Reno sent Holder to Mississippi to monitor the Justice Department’s investigation into the death of Marion County teenager Raynard Johnson, 17, who was found hanging from a pecan tree not far from his family’s home near Kokomo on June 16, 2000.

Mississippi officials pointed out that two autopsies — the second at the Johnson family’s request -—concluded Raynard Johnson’s death was consistent with suicide. But Johnson’s family questioned the ruling and called on civil rights leader Rev. Jesse Jackson and others to demand a federal investigation.

Jackson came to Mississippi and said he believed the death was racially motivated because of Raynard Johnson’s friendship with two 17-year-old white girls.

Federal investigators found no additional evidence to change the suicide ruling by Mississippi officials in the case.
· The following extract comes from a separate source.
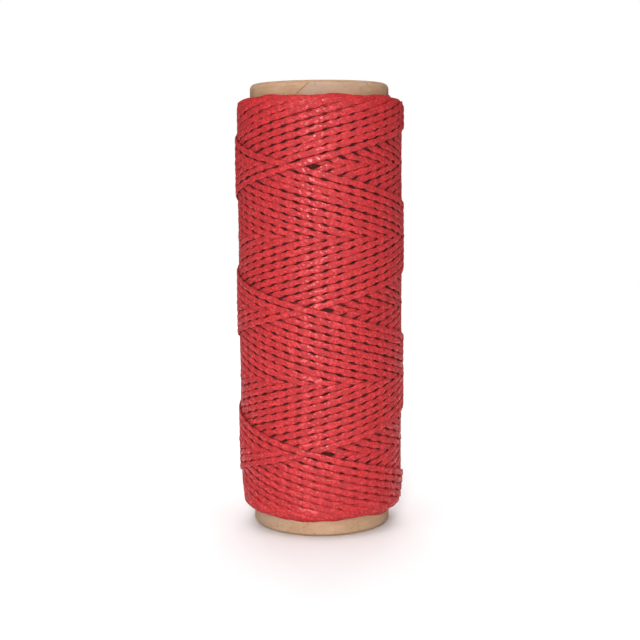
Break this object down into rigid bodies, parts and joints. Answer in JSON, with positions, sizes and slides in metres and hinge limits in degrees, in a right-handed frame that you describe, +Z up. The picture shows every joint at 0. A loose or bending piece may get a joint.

Jackson attorney Brad Pigott was the U.S. attorney in Mississippi’s Southern District in 2000. He said Holder made sure federal authorities exhausted all leads in the Raynard Johnson case.

“Eric kept his mind open in the case until the last possible interview was done and pursued every possible lead,” said Pigott. “Under his direction, the Justice Department followed the evidence and ultimately the evidence led to a conclusion of suicide. He was extremely fair and listened to all perspectives in that case.”

The JSU connection

Holder and Jackson State University President Ronald  F. Mason Jr. were undergraduate and law school classmates at Columbia College and Columbia Law School. Holder graduated in 1973 from Columbia College and from Columbia Law School in 1976.

Mason and Holder are both winners of the John Jay Award honoring distinguished professional achievement from the Columbia College Alumni Association — with Holder winning in 1996 and Mason in 2008.

Holder was the speaker at Mason’s 2000 investiture at JSU.

“I think Eric is a great choice for attorney general,” said Mason. “Back in the 1970s, I’m not sure our contemporaries saw me becoming a college president, but we all saw Eric becoming attorney general or a Supreme Court justice. He was always the most disciplined and is extremely bright.”

Many conservative Mississippians will oppose Holder’s nomination on policy grounds. In 1999, Holder spoke on behalf of the Clinton administration’s gun violence reduction initiative at the National Association of Attorneys General’s Juvenile Justice and School Safety Conference in Jackson — an initiative opposed by the National Rifle Association.

But Mason said Holder’s character isn’t in question: “He’s a man of high moral standards.”